Während Experten bereits Alarm schlagen und sich Gedanken über eine kosmische Müllabfuhr machen, geht die Verschmutzung der Erdumlaufbahn weiter. Mit einer Abfangrakete haben die USA im Februar einen ausgedienten Spionagesatelliten zerstört. Auch die Chinesen haben im Januar einen alten Wettersatelliten abgeschossen. Deutsche Forscher schätzten anschließend, dass dabei rund 100 Trümmerteile entstanden sind, die mindestens die Ausmaße einer Apfelsine haben. Hinzu kämen 3700 kirsch- bis pfirsichgroße Brocken und etwa 150.000 Splitter im Millimeterbereich.

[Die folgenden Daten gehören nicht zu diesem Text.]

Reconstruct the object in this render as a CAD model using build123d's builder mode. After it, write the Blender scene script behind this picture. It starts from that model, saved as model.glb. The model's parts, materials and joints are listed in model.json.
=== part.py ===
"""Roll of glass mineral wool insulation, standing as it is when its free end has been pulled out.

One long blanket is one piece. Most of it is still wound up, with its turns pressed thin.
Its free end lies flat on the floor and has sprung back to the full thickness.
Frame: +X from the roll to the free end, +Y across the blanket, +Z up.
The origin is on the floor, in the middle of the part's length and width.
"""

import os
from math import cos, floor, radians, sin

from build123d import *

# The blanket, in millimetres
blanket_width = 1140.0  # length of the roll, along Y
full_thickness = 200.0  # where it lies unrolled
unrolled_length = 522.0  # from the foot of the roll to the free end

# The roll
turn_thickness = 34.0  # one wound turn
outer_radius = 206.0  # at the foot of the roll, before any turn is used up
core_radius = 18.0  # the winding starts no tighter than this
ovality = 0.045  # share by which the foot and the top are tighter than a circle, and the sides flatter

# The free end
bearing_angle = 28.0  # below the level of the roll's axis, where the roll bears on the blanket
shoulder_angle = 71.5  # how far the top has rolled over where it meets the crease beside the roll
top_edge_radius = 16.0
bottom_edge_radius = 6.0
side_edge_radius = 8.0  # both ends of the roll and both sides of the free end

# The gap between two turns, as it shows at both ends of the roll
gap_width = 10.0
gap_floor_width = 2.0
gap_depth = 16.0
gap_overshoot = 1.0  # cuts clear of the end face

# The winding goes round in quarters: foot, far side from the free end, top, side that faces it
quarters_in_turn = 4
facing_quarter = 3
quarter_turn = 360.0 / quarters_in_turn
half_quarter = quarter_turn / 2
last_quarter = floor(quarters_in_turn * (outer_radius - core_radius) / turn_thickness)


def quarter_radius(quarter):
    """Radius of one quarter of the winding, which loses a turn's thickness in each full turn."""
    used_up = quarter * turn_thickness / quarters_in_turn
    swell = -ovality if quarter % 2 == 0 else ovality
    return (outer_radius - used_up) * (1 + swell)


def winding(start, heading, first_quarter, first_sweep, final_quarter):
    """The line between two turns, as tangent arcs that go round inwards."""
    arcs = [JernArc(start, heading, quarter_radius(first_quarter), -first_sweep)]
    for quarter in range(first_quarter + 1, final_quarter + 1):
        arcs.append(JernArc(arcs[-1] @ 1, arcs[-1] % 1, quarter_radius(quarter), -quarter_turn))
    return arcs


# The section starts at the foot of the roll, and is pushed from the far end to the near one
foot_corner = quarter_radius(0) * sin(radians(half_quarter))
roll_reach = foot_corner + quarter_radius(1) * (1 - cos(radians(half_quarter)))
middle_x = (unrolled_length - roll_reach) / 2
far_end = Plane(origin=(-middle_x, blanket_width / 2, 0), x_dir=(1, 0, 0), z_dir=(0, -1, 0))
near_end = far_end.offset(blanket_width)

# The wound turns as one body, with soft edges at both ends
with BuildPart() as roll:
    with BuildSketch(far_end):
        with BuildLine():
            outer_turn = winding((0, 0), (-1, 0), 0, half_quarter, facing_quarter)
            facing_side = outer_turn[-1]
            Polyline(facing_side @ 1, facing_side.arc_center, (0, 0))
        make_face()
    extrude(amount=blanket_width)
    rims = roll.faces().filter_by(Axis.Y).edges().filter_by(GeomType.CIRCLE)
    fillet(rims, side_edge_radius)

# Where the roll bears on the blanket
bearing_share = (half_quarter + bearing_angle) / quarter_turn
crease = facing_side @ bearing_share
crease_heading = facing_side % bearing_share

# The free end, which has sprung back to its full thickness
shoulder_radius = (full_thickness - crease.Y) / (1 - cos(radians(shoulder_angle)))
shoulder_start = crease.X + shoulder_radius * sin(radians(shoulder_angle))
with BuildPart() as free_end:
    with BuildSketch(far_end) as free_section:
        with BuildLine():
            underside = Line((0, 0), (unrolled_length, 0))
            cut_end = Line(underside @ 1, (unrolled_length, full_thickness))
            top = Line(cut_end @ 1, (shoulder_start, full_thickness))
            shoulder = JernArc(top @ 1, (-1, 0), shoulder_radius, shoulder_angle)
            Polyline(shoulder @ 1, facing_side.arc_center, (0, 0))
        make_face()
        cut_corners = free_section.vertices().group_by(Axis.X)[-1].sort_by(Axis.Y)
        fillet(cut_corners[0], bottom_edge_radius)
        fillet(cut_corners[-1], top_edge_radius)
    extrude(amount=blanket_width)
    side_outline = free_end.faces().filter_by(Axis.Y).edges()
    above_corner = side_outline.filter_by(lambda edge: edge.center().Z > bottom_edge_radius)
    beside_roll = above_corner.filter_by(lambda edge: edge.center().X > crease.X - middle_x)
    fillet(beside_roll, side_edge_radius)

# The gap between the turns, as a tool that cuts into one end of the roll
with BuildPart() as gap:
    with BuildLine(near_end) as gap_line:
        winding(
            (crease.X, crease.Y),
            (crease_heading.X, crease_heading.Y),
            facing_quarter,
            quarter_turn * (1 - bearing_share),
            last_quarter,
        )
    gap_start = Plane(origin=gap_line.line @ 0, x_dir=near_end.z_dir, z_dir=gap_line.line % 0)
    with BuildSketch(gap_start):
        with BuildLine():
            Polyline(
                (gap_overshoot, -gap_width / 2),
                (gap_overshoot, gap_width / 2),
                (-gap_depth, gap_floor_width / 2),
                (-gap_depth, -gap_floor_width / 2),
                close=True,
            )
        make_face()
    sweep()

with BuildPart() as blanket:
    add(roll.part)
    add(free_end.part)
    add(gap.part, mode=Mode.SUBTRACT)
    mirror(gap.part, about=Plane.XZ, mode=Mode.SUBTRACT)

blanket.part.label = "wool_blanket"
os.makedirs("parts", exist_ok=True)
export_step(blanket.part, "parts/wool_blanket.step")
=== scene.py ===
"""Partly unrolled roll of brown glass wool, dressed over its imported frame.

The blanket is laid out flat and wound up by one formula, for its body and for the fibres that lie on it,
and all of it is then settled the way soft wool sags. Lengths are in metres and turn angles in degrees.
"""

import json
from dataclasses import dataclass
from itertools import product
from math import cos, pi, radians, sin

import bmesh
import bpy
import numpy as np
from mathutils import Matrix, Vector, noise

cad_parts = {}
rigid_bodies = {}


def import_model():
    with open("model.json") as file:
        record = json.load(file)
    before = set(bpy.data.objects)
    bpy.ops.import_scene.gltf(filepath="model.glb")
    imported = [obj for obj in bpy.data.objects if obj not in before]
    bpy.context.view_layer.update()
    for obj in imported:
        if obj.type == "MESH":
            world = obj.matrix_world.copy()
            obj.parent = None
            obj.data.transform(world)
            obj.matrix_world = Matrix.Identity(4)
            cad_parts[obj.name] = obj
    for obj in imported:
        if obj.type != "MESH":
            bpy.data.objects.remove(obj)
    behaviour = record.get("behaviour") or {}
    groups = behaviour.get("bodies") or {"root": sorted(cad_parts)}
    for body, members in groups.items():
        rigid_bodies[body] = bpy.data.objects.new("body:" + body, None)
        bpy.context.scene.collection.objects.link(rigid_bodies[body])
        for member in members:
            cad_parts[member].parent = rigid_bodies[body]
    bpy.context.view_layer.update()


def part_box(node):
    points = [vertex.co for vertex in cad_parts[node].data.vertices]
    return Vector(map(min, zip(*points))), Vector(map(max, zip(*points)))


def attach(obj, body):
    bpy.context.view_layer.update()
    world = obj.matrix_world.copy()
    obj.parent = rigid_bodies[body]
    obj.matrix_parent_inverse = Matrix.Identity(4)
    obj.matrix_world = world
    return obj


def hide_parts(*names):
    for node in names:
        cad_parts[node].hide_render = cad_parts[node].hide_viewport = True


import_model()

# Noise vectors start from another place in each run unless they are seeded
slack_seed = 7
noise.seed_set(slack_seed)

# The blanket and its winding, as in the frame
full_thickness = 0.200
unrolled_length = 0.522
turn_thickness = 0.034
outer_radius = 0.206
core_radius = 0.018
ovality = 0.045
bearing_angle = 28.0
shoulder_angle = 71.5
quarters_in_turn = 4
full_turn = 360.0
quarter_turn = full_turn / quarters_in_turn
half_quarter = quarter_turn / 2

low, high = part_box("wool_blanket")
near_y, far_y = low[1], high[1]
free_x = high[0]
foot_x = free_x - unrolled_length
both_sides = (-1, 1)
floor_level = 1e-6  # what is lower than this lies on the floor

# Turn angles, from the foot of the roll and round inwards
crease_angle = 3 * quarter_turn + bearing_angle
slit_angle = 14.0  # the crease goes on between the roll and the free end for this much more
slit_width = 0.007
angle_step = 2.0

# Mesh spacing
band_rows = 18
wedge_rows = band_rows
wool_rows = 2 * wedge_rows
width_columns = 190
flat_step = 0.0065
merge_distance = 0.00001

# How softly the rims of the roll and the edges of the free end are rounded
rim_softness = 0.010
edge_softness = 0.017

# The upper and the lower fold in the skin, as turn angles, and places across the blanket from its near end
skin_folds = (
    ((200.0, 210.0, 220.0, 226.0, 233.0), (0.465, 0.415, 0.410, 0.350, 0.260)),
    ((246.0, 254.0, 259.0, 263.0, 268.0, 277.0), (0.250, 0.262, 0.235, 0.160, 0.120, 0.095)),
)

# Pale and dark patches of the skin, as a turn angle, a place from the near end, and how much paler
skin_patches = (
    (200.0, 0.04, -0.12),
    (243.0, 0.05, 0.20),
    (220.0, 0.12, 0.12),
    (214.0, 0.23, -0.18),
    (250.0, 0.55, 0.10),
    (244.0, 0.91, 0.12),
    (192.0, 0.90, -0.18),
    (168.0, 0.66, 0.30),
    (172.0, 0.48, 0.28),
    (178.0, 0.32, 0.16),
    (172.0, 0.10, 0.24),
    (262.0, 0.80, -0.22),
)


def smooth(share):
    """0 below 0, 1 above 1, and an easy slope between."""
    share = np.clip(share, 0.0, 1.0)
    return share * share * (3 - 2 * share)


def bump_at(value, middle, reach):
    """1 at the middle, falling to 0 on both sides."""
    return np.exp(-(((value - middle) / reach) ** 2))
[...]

Fliegende Atomreaktoren im Friedhofsorbit
Wie sehr die Angst vor den Trümmerteilen selbst Wissenschaftler vereinnahmen kann, zeigen die wilden Theorien, die in Russland über den Abschuss des US-Spionagesatelliten kursieren. In einem Beitrag für die Nachrichtenagentur RIA Novosti behauptet Saitsew etwa, "einige Experten in Russland" vermuteten, der Satellit habe einen Atomreaktor besessen. Nach offizieller Darstellung der US-Regierung wurde der erst im Dezember 2006 gestartete Satellit vom Himmel geholt, weil er giftiges Hydrazin als Treibstoff an Bord hatte. Unabhängige Beobachter argwöhnten, der Abschuss sei vor allem eine politische und technische Demonstration gewesen. Die russische Regierung wiederum sprach von einem Test des US-Raketenabwehrsystems. Von Beweisen für einen Atomreaktor war in seriösen Quellen aber bisher nie die Rede.
Mit den Reaktoren im All kennen sich die Russen gleichwohl bestens aus. Bis 1989 schickte die Sowjetunion insgesamt 31 Satelliten des Typs "Rorsat" ins All, die ihre elektrische Energie aus Uran-Reaktoren bezogen. 29 der strahlenden Trabanten spuken noch heute um den Globus. Am Ende ihrer Mission wurden sie in den sogenannten Friedhofsorbit 900 bis 1000 Kilometer über der Erde abgeschoben. Dort sollen sie Jahrhunderte lang ihre Radioaktivität versiegen lassen, ehe sie wieder auf die Erde zurückstürzen.
Viele "Rorsat"-Bauteile sind aus extrem hitzebeständigen Materialien hergestellt. Sie würden möglicherweise auch den Wiedereintritt in die Atmosphäre überleben - und dann vielleicht ebenfalls vor einer sibirischen Holzhütte aufprallen.